An Artist, a Farmer and a Scientist Walk in to a Bar Newspaper:

by Alex Wisser

This post was originally published July 22, 2021 on ksca.land

The conclusion to this amazing project was this beautiful object here, a 60 page newspaper documenting the journey of this incredible project. I am completely grateful and impressed by this amazing group of people. I highly recommend a read

THE EARTH YOU CANNOT KNOW

by Alex Wisser

This post was originally published on ksca.land on August 2, 2020

Alex Wisser takes you on a journey into the earth. In his own words, it was a journey that progressed at a rate of several centimetres per day, as he made his way into the ground, hand digging a three metre deep hole that took him through an involved contemplation of the meaning of the earth and the many facets of our relationship to it.

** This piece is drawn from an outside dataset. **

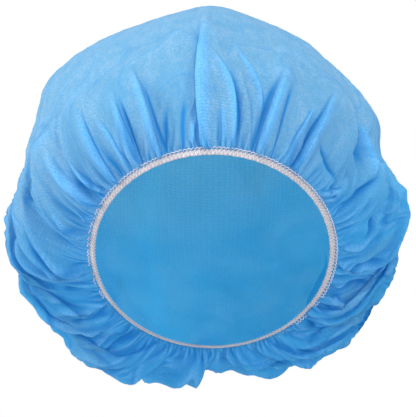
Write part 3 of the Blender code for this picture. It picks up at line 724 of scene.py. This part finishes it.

Videography by Justin Hewitson.

This project was supported by ‘An artist, a farmer & a scientist walk into a bar…’ a major arts initiative in rural Australia in 2018-2020. Involving 9 artists, it was a series of collaborations exploring regenerative farming, soil health, Aboriginal country, solar energy, carbon sequestration and wild foods. It was led by Kandos School of Cultural Adaptation (KSCA), working in partnership with Cementa Inc., The Living Classroom and Starfish Initiatives, and was funded by the NSW Government through Create NSW. You can find out more at https://www.ksca.land/alex-wisser-project

IF THE EARTH COULD SPEAK, WHAT WOULD IT SAY?

by Alex Wisser

This post was originally published August 22, 2019 on ksca.land

‘The Hole for The Living Classroom’ has gifted us many puns, and here’s another – it turns out Alex’s existential ambitions go deep, very, very deep. At Groundswell he will conclude his ‘hole’ project with a performance called ‘Earth Oracle’. He will spend 48 hours within the hole, drinking only water and sleeping under the open sky. The public are invited to pose questions to the earth and on the morning of Saturday 7th September he will respond to these questions from within the hole. He’ll emerge later that day, and will be in conversation with MC Adam Blakester about the project on the main stage. You can read an article about it that was recently published in the Inverell Times.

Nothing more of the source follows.